# Heat lamp at night?



## Dallen33 (Feb 8, 2009)

I have 3 lights on my tank...a red heat bulb a UVB florescent and a normal heat bulb. My question is whether or not i should leave the red heat bulb on at night.


----------



## PuffDragon (Feb 8, 2009)

What are the temps in your house at night? What are the temps in the enclosure at night with it on? For the most part it is unnecessary.


----------



## Dallen33 (Feb 8, 2009)

temps are probably mid 60's at night. Is that going to be alright?


----------



## BOOZER (Feb 8, 2009)

i would say just leave the heat bulb not the red! its possible the red light could irritate the eyes.-- not proven just a thought!!


----------



## BOOZER (Feb 8, 2009)

BOOZER said:


> i would say just leave the heat bulb not the red! its possible the red light could irritate the eyes.-- not proven just a thought!!

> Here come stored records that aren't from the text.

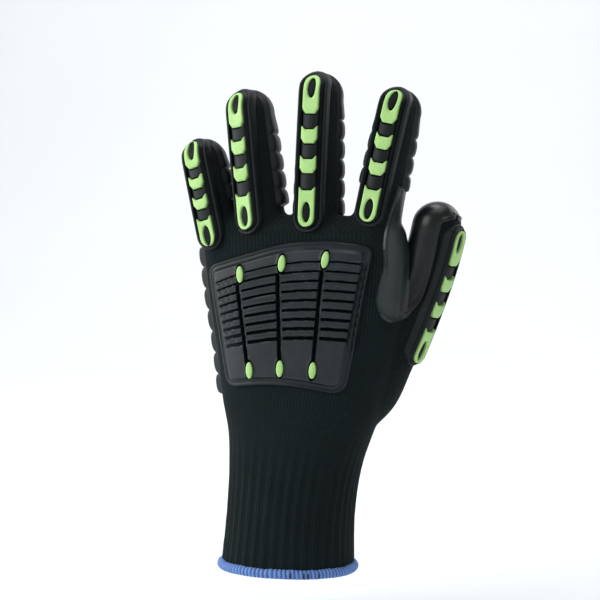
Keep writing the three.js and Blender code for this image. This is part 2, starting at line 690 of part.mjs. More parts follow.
// A finger's coat: ribs on the palm side below a thick cap round the tip.
function fingerCoat(finger) {
  const capFoot = finger.length - finger.cap;
  const points = [
    ...ribPoints(finger.ribs, finger.ribPitch, capFoot - finger.ribs * finger.ribPitch),
    [COAT_THICKNESS, capFoot],
    [CAP_THICKNESS, capFoot + CREST.from * finger.ribPitch],
  ];
  return digitCoat(finger, points, DIGIT_SIDES / 2, COAT_SIDE);
}

// The thumb's coat: smooth, and wrapped further round than a finger's.
function thumbCoat() {
  const foot = THUMB.length - THUMB_COAT;
  const bend = THUMB.length - digitRadius(THUMB, THUMB.length);
  const points = [foot, ...digitRows(THUMB, foot, bend)].map((row) => [COAT_THICKNESS, row]);
  return digitCoat(THUMB, points, DIGIT_SIDES / 2 + 2, 1)
    .subtract(palmSolid(SEAT_GAP, CUFF_LENGTH))
    .subtract(guardBlank(THUMB, SEAT_GAP));
}

// What the palm's coat and the web's leaf leave free for the thumb and its coat.
const thumbSpace = digitSolid(THUMB, 0, undefined, COAT_THICKNESS + 2 * SEAT_GAP);

// The leaf's outline run out through the back, grown by a clearance.
function leafSpace(clearance) {
  const place = (row) => new THREE.Vector2(row.x * PALM_WIDTH, CUFF_LENGTH + row.y * PALM_LENGTH);
  const middle = place(LEAF_MIDDLE);
  const points = LEAF_OUTLINE.map((row) => {
    const out = place(row).sub(middle);
    return out.setLength(out.length() + clearance).add(middle);
  });
  return throughBack(new THREE.Shape(points), clearance);
}

function webLeaf() {
  return shellForm(SEAT_GAP + COAT_THICKNESS, CUFF_LENGTH)
    .intersect(leafSpace(0))
    .subtract(seat)
    .subtract(thumbSpace)
    .subtract(guardBlank(FINGERS.at(-1), 2 * SEAT_GAP));
}

// The palm's coat, with its rows of blocks, round the palm side and the outer edge.
function palmCoat() {
  const heel = CUFF_LENGTH + COAT_HEEL;
  const crown = heel + BLOCK_ROWS * BLOCK_PITCH;
  const outer = [...ribPoints(BLOCK_ROWS, BLOCK_PITCH, heel), [COAT_THICKNESS, crown]];
  const inner = heightsBetween(heel, crown).map((height) => [2 * SEAT_GAP, height]).reverse();
  const [first, last] = [COAT_TURN.from, COAT_TURN.to].map((turn) => Math.round(turn * PALM_SIDES));
  const loops = Array.from({ length: last - first + 1 }, (_, i) => {
    const angle = ((first + i) * 2 * Math.PI) / PALM_SIDES;
    return [...outer, ...inner].map(([grow, height]) => palmPoint(angle, height, grow));
  });
  const outline = [...outer, ...inner].map(([grow, height]) => new THREE.Vector2(height, grow));
  const roots = FINGERS.map((finger) => digitSolid(finger, 0, finger.seam, SEAT_GAP));
  return sweptSolid(loops, outline).subtract(thumbSpace).subtract(union(roots));
}

const glove = new THREE.Group();
glove.add(meshOf("knit_cuff", knitCuff(), KNIT));
glove.add(meshOf("knit_palm", knitPalm(), KNIT));
glove.add(meshOf("cuff_hem", hem(), BLUE_YARN));
glove.add(meshOf("knuckle_plate", knucklePlate(), RUBBER));
STUDS.forEach((stud, i) => glove.add(meshOf(`knuckle_stud_${i + 1}`, studSolid(stud), LIME)));
for (const digit of DIGITS) {
  glove.add(meshOf(`knit_${digit.name}`, knitStall(digit), KNIT));
  glove.add(meshOf(`guard_${digit.name}`, guard(digit), RUBBER));
  for (const insert of INSERTS) {
    glove.add(meshOf(`insert_${digit.name}_${insert.name}`, insertSolid(digit, insert), LIME));
  }
}
for (const finger of FINGERS) glove.add(meshOf(`coat_${finger.name}`, fingerCoat(finger), COATING));
glove.add(meshOf("coat_thumb", thumbCoat(), COATING));
glove.add(meshOf("coat_palm", palmCoat(), COATING));
glove.add(meshOf("coat_web", webLeaf(), COATING));

export default glove;
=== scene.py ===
"""The looks of a left-hand anti-vibration work glove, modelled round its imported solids.

Sizes here are millimetres in the row frame, as in the part's own source, and every piece is turned to metres
when its points are placed. The back of the glove faces -Y, its thumb points to +X and its fingers point up.
"""
import logging
import math
from dataclasses import dataclass
from enum import Enum
from typing import Callable, Sequence

import bpy
import numpy as np
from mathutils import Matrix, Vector
from mathutils.bvhtree import BVHTree
from mathutils.kdtree import KDTree


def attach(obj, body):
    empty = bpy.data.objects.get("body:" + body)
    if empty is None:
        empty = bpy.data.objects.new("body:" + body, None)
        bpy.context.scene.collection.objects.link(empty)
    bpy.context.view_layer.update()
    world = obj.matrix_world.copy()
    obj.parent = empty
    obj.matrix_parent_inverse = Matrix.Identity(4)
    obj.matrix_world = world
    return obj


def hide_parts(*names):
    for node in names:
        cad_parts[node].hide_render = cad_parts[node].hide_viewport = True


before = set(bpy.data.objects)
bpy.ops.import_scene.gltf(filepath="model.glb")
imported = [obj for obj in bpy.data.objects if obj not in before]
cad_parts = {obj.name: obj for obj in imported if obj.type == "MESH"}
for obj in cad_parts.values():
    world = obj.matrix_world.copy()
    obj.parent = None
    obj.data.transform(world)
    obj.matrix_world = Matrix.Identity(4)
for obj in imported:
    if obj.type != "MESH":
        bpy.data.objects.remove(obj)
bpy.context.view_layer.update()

LOG = logging.getLogger("glove")
MM = 0.001
Points = np.ndarray
Place = Callable[..., Points]
Tree = bpy.types.NodeTree
Socket = bpy.types.NodeSocket


class Slot(Enum):
    """The record's material slots."""

    KNIT = "knit"
    HEM = "hem_yarn"
    MOULDED = "moulded_rubber"
    LIME = "lime_insert"
    COATING = "coating"


class End(Enum):
    """The form of an insert's end."""

    ROUND = "round"
    CUT = "cut"
    HORNED = "horned"


def smooth_step(value: Points, low: float, high: float) -> Points:
    """An even rise from 0 at low to 1 at high."""
    share = np.clip((np.asarray(value, float) - low) / (high - low), 0, 1)
    return share * share * (3 - 2 * share)


def smooth_table(at: Points, knots: Sequence[float], values: Sequence[float]) -> Points:
    """A smooth curve through a table's rows, held level past both ends.

    Args:
        at: where the curve is read.
        knots: the rows' places, rising.
        values: the rows' values.

    Returns:
        The curve's values at those places.
    """
    places, heights = np.asarray(knots, float), np.asarray(values, float)
    slopes = np.gradient(heights, places)
    inside = np.clip(at, places[0], places[-1])
    row = np.clip(np.searchsorted(places, inside) - 1, 0, len(places) - 2)
    span = places[row + 1] - places[row]
    share = (inside - places[row]) / span
    square, cube = share**2, share**3
    start = (2 * cube - 3 * square + 1) * heights[row] + (cube - 2 * square + share) * span * slopes[row]
    end = (3 * square - 2 * cube) * heights[row + 1] + (cube - square) * span * slopes[row + 1]
    return start + end


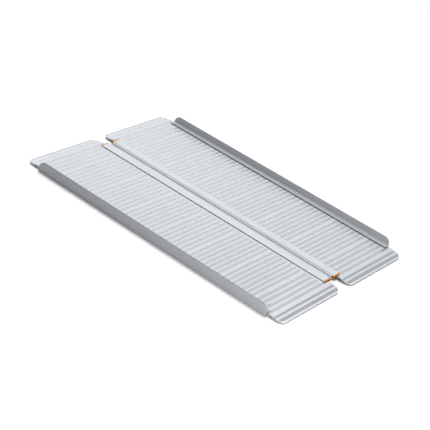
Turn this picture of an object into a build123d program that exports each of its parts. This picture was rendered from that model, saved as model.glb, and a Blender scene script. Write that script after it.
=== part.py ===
from build123d import *
import math
import os

# Folding wheelchair ramp: two half-width panels of transverse aluminium planks,
# clamped along the outside in a kerb profile and along the inside in a hinge
# leaf, and joined by a link with a bead along each edge.
# Millimetres.  X is across the ramp, Y is along the slope, Z is up.
# Origin: on the surface that the open ramp stands on, under its centre.
# Every right-hand piece (positive X) is mirrored to make the left-hand one.

# ---- driving dimensions --------------------------------------------------
RAMP_WIDTH = 778.0          # over the outer faces of the two kerbs
PLANK_PITCH = 150.0         # one transverse plank along the slope
MID_PLANKS = 6              # full planks in each panel
LIP_REACH = 142.0           # last seam to the tip of a lip
DECK_INNER_X = 28.5         # inner end of the planks
DECK_OUTER_X = 382.0        # outer end of the planks
RIB_TOP_Z = 14.7            # walking plane
KERB_HEIGHT = 43.7          # kerb top
PROFILE_HALF_LENGTH = 528.0  # kerbs and hinge leaves along Y

# plank section
RIB_HEIGHT = 2.0
RIB_TOP_WIDTH = 7.4
RIB_SIDE_SLOPE = 1.0        # how far a rib side leans out over its height
RIBS_PER_PLANK = 6
FIRST_RIB_Y = 23.2          # seam to the centre of the first rib
SEAM_LAND_WIDTH = 14.4      # flat band that two planks share over a seam
TOP_SKIN = 1.6
BOTTOM_SKIN = 1.2
PLANK_WEB = 1.5
RIB_CORNER = 0.5
TONGUE_REACH = 3.6
TONGUE_THICK = 2.0
TONGUE_Z = 7.0
TONGUE_BEVEL = 0.5
SLOT_BACK = 2.2             # metal behind the slot that takes a tongue
CELL_CORNER = 1.0
JOINT_GAP = 0.15            # clearance round a tongue and between planks
DRILL_PAST = 0.5            # how far a drilled hole runs past the skin

# lip
LIP_RIB_Y = (24.8, 47.6, 70.4)  # narrow ribs on the flat part, from the seam
LIP_BOX_END = 75.0          # where the hollow part of the lip plank stops
LIP_BEND_Y = 97.0           # centre of the wide band where the lip bends down
LIP_BAND_WIDTH = 14.6
LIP_ANGLE = 8.0             # degrees below the walking plane
LIP_SKIN = 2.4
LIP_FAR_RIB = 22.0          # bend to the narrow rib on the sloping part
LIP_BEAD_LENGTH = 6.0       # raised bead along the tip
LIP_BEAD_ROUND = 1.3
LIP_BEND_LAP = 0.7          # the sloping skin starts this far behind the bend
LIP_CORNER = 25.0           # plan radius of the lip corners

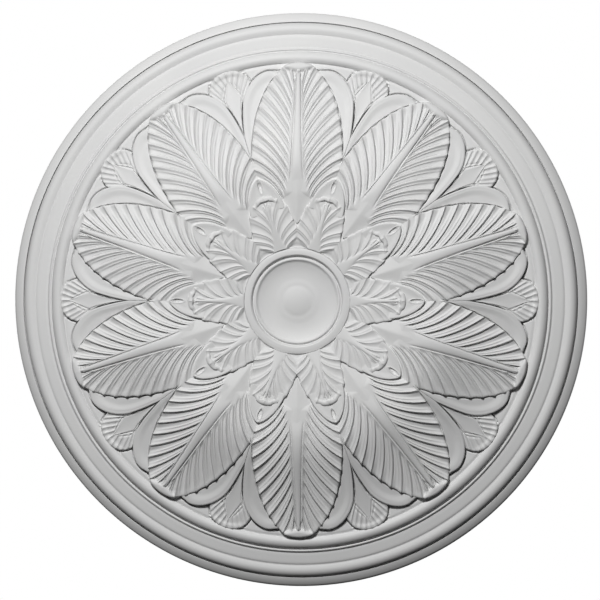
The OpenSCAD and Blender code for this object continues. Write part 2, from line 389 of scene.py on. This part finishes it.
# ---- Petals -------------------------------------------------------------------------------
# A smooth petal lies behind each long leaf and shows on both of its sides as a crescent with
# a rolled outer edge. The petals of two leaves run together in a narrow cleft between them.
side_x, side_r = -139.7, 195.0
shoulder_x, shoulder_y = 29.0, 195.0
shoulder_w, shoulder_rise, shoulder_power = 26.3, 34.0, 1.8
side_end, shoulder_end = 66.4, 109.4
hidden = 0.12


def petal(u, v):
    out = smooth_step(hidden, 1, np.abs(u))
    # outline: up the side on a large arc, then round the shoulder and in towards the tip
    length = 118 * v
    past = np.clip(length - shoulder_end, 0, None)
    a = np.radians(-19.5 + length / side_r * 57.3)
    b = np.radians(90 * np.clip((length - side_end) / (shoulder_end - side_end), 0, 1))
    on_side = length < side_end
    round_x = shoulder_x + shoulder_w * np.cos(b) ** 1.11 - past
    round_y = shoulder_y + shoulder_rise * np.sin(b) ** 1.11 - 0.1 * past
    line_x = np.where(on_side, side_x + side_r * np.cos(a), round_x)
    line_y = np.where(on_side, shoulder_y + side_r * np.sin(a), round_y)
    seam = line_y * math.tan(half_sector) - 0.05
    line_x = np.minimum(line_x, seam)
    # the inner part is out of sight under the long leaf
    in_y = 128 + 94 * v
    share = np.clip((in_y - split_y) / (tip_r - split_y), 0, 1) ** 1.11
    in_x = leaf_w * np.clip(1 - share ** 2, 0, 1) ** 0.53 - 1
    covered = np.abs(u) < hidden
    x = np.where(covered, in_x * np.abs(u) / hidden, in_x + (line_x - in_x) * out)
    y = np.where(covered, in_y, in_y + (line_y - in_y) * out)
    width = np.hypot(line_x - in_x, line_y - in_y)
    from_edge = (1 - out) * width
    r = np.hypot(x, y)
    from_leaf = np.hypot(x - in_x, y - in_y) - 1
    free = smooth_step(158, 172, y)
    h = leaf_surface(r) - 2.7 - 1.4 * smooth_step(3.5, 13, from_edge)
    h = h - 3.4 * (1 - smooth_step(0.5, 1.8, from_leaf)) * smooth_step(3, 7, width) * ~covered
    h = h - rolled_edge(from_edge, 1.2 + 0.6 * free, 0.8 + 0.4 * free)
    h = h - 0.2 * hump(from_edge, 3.7, 0.8) * free * (1 - smooth_step(208, 224, y))
    return np.sign(u) * x, y, h


ring_of(carve("petal", across=78, along=70, shape=petal), first_turn=0)

# ---- Field --------------------------------------------------------------------------------
# The plain ground between the petals and the rim. A narrow groove is cut into it all round
# the petals and the leaf tips, and it ends in a soft crease at the rim's roll.
field_start_r = 211.0
arch_y, arch_half_w, arch_rise, arch_power = 218.0, 21.5, 21.2, 2.3


def off_curve(x, y, half_w, rise, power):
    """About how far a point lies outside a rounded curve with its middle at 0, 0."""
    a, b = np.abs(x) / half_w, np.abs(y) / rise
    slope = np.hypot(a ** (power - 1) / half_w, b ** (power - 1) / rise) * power
    return (a ** power + b ** power - 1) / np.maximum(slope, 1e-4)


def by_next(x, y):
    """The point's place beside and along the middle line half a sector further round."""
    beside = y * math.sin(half_sector) - x * math.cos(half_sector)
    along = y * math.cos(half_sector) + x * math.sin(half_sector)
    return beside, along


def field(u, v):
    # the grid's lines are packed where the groove runs steeply
    a = half_sector * np.interp(np.abs(u), [0, 0.08, 0.78, 1], [0, 0.27, 0.72, 1])
    r = field_start_r + (field_r + 0.5 - field_start_r) * v
    x, y = r * np.sin(a), r * np.cos(a)
    beside, along = by_next(x, y)
    round_x, round_y = np.clip(beside - shoulder_x, 0, None), np.clip(along - shoulder_y, 0, None)
    off_petal = off_curve(round_x, round_y, shoulder_w, shoulder_rise, shoulder_power)
    off_tip = off_curve(x, y - arch_y, arch_half_w, arch_rise, arch_power)
    grooves = np.maximum(hump(off_petal, 0.5, 0.6), hump(off_tip, 0.5, 0.6))
    crease = smooth_step(field_r - 2.6, field_r, r)
    h = 18.4 + 0.07 * (field_r - r) - 3.2 * grooves - 0.7 * crease
    return np.sign(u) * x, y, h


ring_of(carve("field", across=160, along=38, shape=field), first_turn=half_sector)

# ---- Leaf tips between the petals ---------------------------------------------------------
# Behind the petals a last leaf looks out between each two: a fluted fan round a smooth
# pointed panel, with a curled lip where it meets the rim.
panel = 0.36
beside_gap = 0.9


def beside_petal(y):
    """How far out from its middle line the leaf tip may reach, a gap short of the petal."""
    x = np.zeros_like(y)
    for _ in range(6):
        along = by_next(x, y)[1]
        side = side_x + np.sqrt(side_r ** 2 - (along - shoulder_y) ** 2)
        part = np.clip((along - shoulder_y) / shoulder_rise, 0, 1)
        shoulder = shoulder_x + shoulder_w * (1 - part ** shoulder_power) ** (1 / shoulder_power)
        edge = np.where(along < shoulder_y, side, shoulder) + beside_gap
        x = np.clip((y * math.sin(half_sector) - edge) / math.cos(half_sector), 0.3, 40)
    return x


def peeping_leaf(u, v):
    t = np.abs(u)
    out = np.clip((t - panel) / (1 - panel), 0, 1)
    s = 1.75 * v
    past = np.clip(s - 1.1, 0, None)
    a = np.radians(np.clip(90 - 82 * s, -40, 90))
    up = np.sign(np.sin(a)) * np.abs(np.sin(a)) ** (2 / arch_power)
    line_x = arch_half_w * np.abs(np.cos(a)) ** (2 / arch_power) * (s > 0) - 3 * past
    line_y = arch_y + arch_rise * up - 52 * past
    panel_x = 11.5 * s - 11 * past
    panel_y = 230.2 - 28.5 * s - 16 * past
    line_x = np.minimum(line_x, beside_petal(line_y))
    panel_x = np.minimum(panel_x, 0.8 * beside_petal(panel_y))
    in_panel = t < panel
    x = np.where(in_panel, panel_x * t / panel, panel_x + (line_x - panel_x) * out)
    y = np.where(in_panel, panel_y, panel_y + (line_y - panel_y) * out)
    from_edge = np.hypot(x - line_x, y - line_y)
    r = np.hypot(x, y)
    fan = 1.3 * flute(5 * s - np.floor(5 * s), 0.5) + 0.65
    fan = fan * smooth_step(0, 0.2, out) * (1 - 0.4 * smooth_step(2.4, 0, from_edge))
    slit = 1.5 * hump(t, panel + 0.035, 0.03) * smooth_step(0.03, 0.15, s)
    slit = slit + 0.8 * hump(t, panel + 0.15, 0.03) * smooth_step(0.15, 0.4, s)
    lip = 1.3 * smooth_step(7, 2.5, from_edge) * smooth_step(227, 235, y)
    over = rolled_edge(from_edge, 1.3, 1.0)
    swell = np.where(in_panel, 0.4 * (t / panel) ** 2, 0.4 - 0.2 * out)
    h = leaf_surface(r) - 4.8 + swell + fan - slit + lip - over
    return np.sign(u) * x, y, h


ring_of(carve("leaf_tip", across=61, along=60, shape=peeping_leaf), first_turn=half_sector)

# ---- Pointed leaves -----------------------------------------------------------------------
# A smooth pointed leaf stands behind each small leaf. One narrow eye is sunk into it near its
# point, with a low rim round the eye.
pointed_w, pointed_foot, pointed_rise = 17.8, 92.0, 34.8
eye_y, eye_w, eye_length = 118.6, 1.9, 5.8


def pointed_leaf(u, v):
    a = np.pi / 2 * v
    edge_x = pointed_w * np.cos(a) ** 1.3
    y = pointed_foot + pointed_rise * np.sin(a) ** 1.12
    x = edge_x * np.abs(u)
    from_edge = edge_x - x
    r = np.hypot(x, y)
    lens = (x / eye_w) ** 2 + ((y - eye_y) / eye_length) ** 2
    eye = 1.7 * (1 - smooth_step(0.5, 1.1, lens)) - 0.35 * hump(lens, 1.6, 0.45)
    h = leaf_surface(r) - 0.2 - 0.8 * smooth_step(0.5, 8, from_edge) - eye
    h = h - rolled_edge(from_edge, 1.2, 0.8)
    return np.sign(u) * x, y, h


ring_of(carve("pointed_leaf", across=60, along=70, shape=pointed_leaf), first_turn=half_sector)

# ---- Spearheads ---------------------------------------------------------------------------
# The foot of each long leaf's midrib opens round a faceted spearhead. Its point runs out
# along the rib, and its foot runs in between two small leaves.
foot, widest, point = 77.0, 99.5, 129.5
spear_w = 14.0


def spearhead(u, v):
    y = foot + (point - foot) * v
    rising = np.clip((y - foot) / (widest - foot), 0, 1)
    falling = np.clip((point - y) / (point - widest), 0, 1)
    half_w = spear_w * np.minimum(rising ** 0.8, falling ** 1.4)
    x = half_w * np.abs(u)
    r = np.hypot(x, y)
    facet = 0.07 + 0.12 * (1 - smooth_step(96, 120, y))
    h = leaf_surface(r) - 0.4 - facet * x - 0.05 * np.clip(106 - y, 0, None)
    return np.sign(u) * x, y, h


ring_of(carve("spearhead", across=17, along=60, shape=spearhead), first_turn=0, sharpest=30)

# ---- Small leaves -------------------------------------------------------------------------
# Ten small fluted leaves stand round the ring. Their tips curl over, with two deep nicks
# beside the midrib under the curl, and their lower flutes meet in chevrons at the ring.
small_flutes = 7.0
free_flute = 3.0


def small_edge(s):
    """Edge of the small leaf where flute number s ends, without its lobes."""
    y_low = 57 + 3.5 * s + 1.2 * s * s
    x_low = y_low * math.tan(half_sector) - 3.6 * smooth_step(1.8, free_flute, s) ** 1.5
    u = np.clip((s - free_flute) / (small_flutes - free_flute), 0, 1)
    a = np.pi / 2 * (1.35 * u - 0.35 * u * u)
    x_up = 21.8 * np.cos(a) * (u < 1)
    y_up = 78.3 + 30.2 * np.sin(a)
    return np.where(s < free_flute, x_low, x_up), np.where(s < free_flute, y_low, y_up)


def small_leaf(u, v):
    s = small_flutes * v
    root_y = 51 + 1.2 * s + 0.9 * s * s
    root_x = (1.1 + 4.7 * np.exp(-(root_y - 55) / 14)) * (1 - smooth_step(6.3, small_flutes, s))
    lobes = 0.45 * smooth_step(2.9, 3.4, s) * (1 - smooth_step(5.2, 6.2, s)) * np.cos(2 * np.pi * s)
    edge_x, edge_y = lobed(small_edge, s, lobes)
    bend_x = root_x + 0.15 * (edge_x - root_x)
    bend_y = root_y + 0.53 * (edge_y - root_y)
    x, y, out = blade(u, (root_x, root_y), (bend_x, bend_y), (edge_x, edge_y))
    # the foot of the leaf follows the ring
    on_ring = np.sqrt((ring_r - 0.2) ** 2 - x * x)
    y = y + (on_ring - y) * (1 - smooth_step(0, 1.6, s)) ** 2
    y = np.maximum(y, on_ring)
    r = np.hypot(x, y)
    from_edge = np.hypot(x - edge_x, y - edge_y)
    phase = s - np.floor(s)
    ends = 1 - smooth_step(98, 102, y) * (1 - smooth_step(6, 11, x))
    deep = smooth_step(0, 0.15, out) * ends * (1.1 + 0.2 * smooth_step(0.6, 0.95, out))
    flutes = deep * (flute(phase, 0.42) + 0.45)
    second = 0.35 * hump(phase, 0.68, 0.09) * smooth_step(0.05, 0.3, out) * ends
    wide = 0.9 + 4.6 * np.exp(-(y - 55) / 14)
    rib = 0.8 * np.sqrt(np.clip(1 - (x / wide) ** 2, 0, 1)) * (1 - smooth_step(100, 101.5, y))
    rib = rib * (0.45 + 0.55 * smooth_step(58, 78, y))
    # the tip: a scoop with two nicks, and behind it the curled lip
    curl = y + 0.03 * x * x
    scoop = 0.7 * smooth_step(93, 100.5, curl) * (1 - smooth_step(102.2, 103.8, curl))
    scoop = scoop * (1 - smooth_step(5, 10, x))
    nick = 4.0 * hump(x, 3.9, 1.3) * hump(curl, 101.9, 1.2)
    lip = 1.3 * smooth_step(101.8, 103.8, curl) * (1 - smooth_step(6, 16, x))
    puff = 0.35 * smooth_step(6, 1.8, from_edge) * smooth_step(2.6, 3.6, s)
    tip = smooth_step(98, 106, y)
    over = rolled_edge(from_edge, 1.4 + tip, 0.9 + 1.2 * tip) * smooth_step(2.0, 2.6, s)
    # where two leaves meet at the ring there is a three-sided pit under the lowest flute
    beside, along = by_next(x, y)
    pit = 1.5 * smooth_step(1.5, 8, 69 - 1.444 * beside - along)
    dome = 1.3 * smooth_step(0.3, 1.1, out) * smooth_step(1.5, 3.5, s)
    h = leaf_surface(r) + 0.3 + flutes + second + rib
    h = h + lip - nick - scoop + puff - over - pit - dome
    return np.sign(u) * x, y, h


ring_of(carve("small_leaf", across=70, along=112, shape=small_leaf), first_turn=half_sector)

# ---- Studio -------------------------------------------------------------------------------
# A plain pale room with one soft round lamp below the rose and well to one side, and a second
# one above it for the back. The room and the floor look pale but hardly light the rose, so
# that the first lamp alone models the carving.
floor_z = -4.6
floor_size = 30
floor_white = (0.8, 0.8, 0.8, 1)
room_light, room_seen = 0.02, 1.0
bpy.ops.mesh.primitive_plane_add(size=floor_size, location=(0, 0, floor_z))
floor = bpy.context.object
floor.name = "floor"
paint = bpy.data.materials.new("pale_floor")
paint.use_nodes = True
coat = paint.node_tree.nodes["Principled BSDF"]
coat.inputs["Base Color"].default_value = floor_white
coat.inputs["Roughness"].default_value = 0.9
coat.inputs["Emission Color"].default_value = floor_white
seen_floor = paint.node_tree.nodes.new("ShaderNodeLightPath")
paint.node_tree.links.new(seen_floor.outputs["Is Camera Ray"], coat.inputs["Emission Strength"])
floor.data.materials.append(paint)


def soft_light(name, place, size, power):
    """A round lamp of that size in metres and power in watts, turned to the rose."""
    bpy.ops.object.light_add(type="AREA", location=place)
    light = bpy.context.object
    light.name = name
    light.data.shape = "DISK"
    light.data.size = size
    light.data.energy = power
    light.rotation_euler = (-Vector(place)).to_track_quat("-Z", "Y").to_euler()


soft_light("key", (0.43, 1.67, -2.46), size=0.45, power=89.5)
soft_light("back_fill", (0.6, -1.2, 2.6), size=2.0, power=60)

world = bpy.data.worlds.new("white_room")
bpy.context.scene.world = world
world.use_nodes = True
sky = world.node_tree.nodes["Background"]
sky.inputs["Color"].default_value = (1, 1, 1, 1)
seen_room = world.node_tree.nodes.new("ShaderNodeLightPath")
level = world.node_tree.nodes.new("ShaderNodeMapRange")
level.inputs["To Min"].default_value = room_light
level.inputs["To Max"].default_value = room_seen
world.node_tree.links.new(seen_room.outputs["Is Camera Ray"], level.inputs["Value"])
world.node_tree.links.new(level.outputs["Result"], sky.inputs["Strength"])
bpy.context.scene.view_settings.view_transform = "Standard"
bpy.context.scene.view_settings.gamma = 0.85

there are no red lights at nite in tha wild!


----------



## BOOZER (Feb 8, 2009)

its like i'm talking to myself hahahahahaha!


----------



## ashesc212 (Feb 8, 2009)

I like to leave a ceramic heater on during the night if I think it will be cold in the house. They don't put out any light so it doesn't mess with the tegu's sleep cycle.



BOOZER said:


> its like i'm talking to myself hahahahahaha!



:rasp


----------



## VARNYARD (Feb 8, 2009)

As long as it is not dropping below 50*F I would not have any heat in there.


----------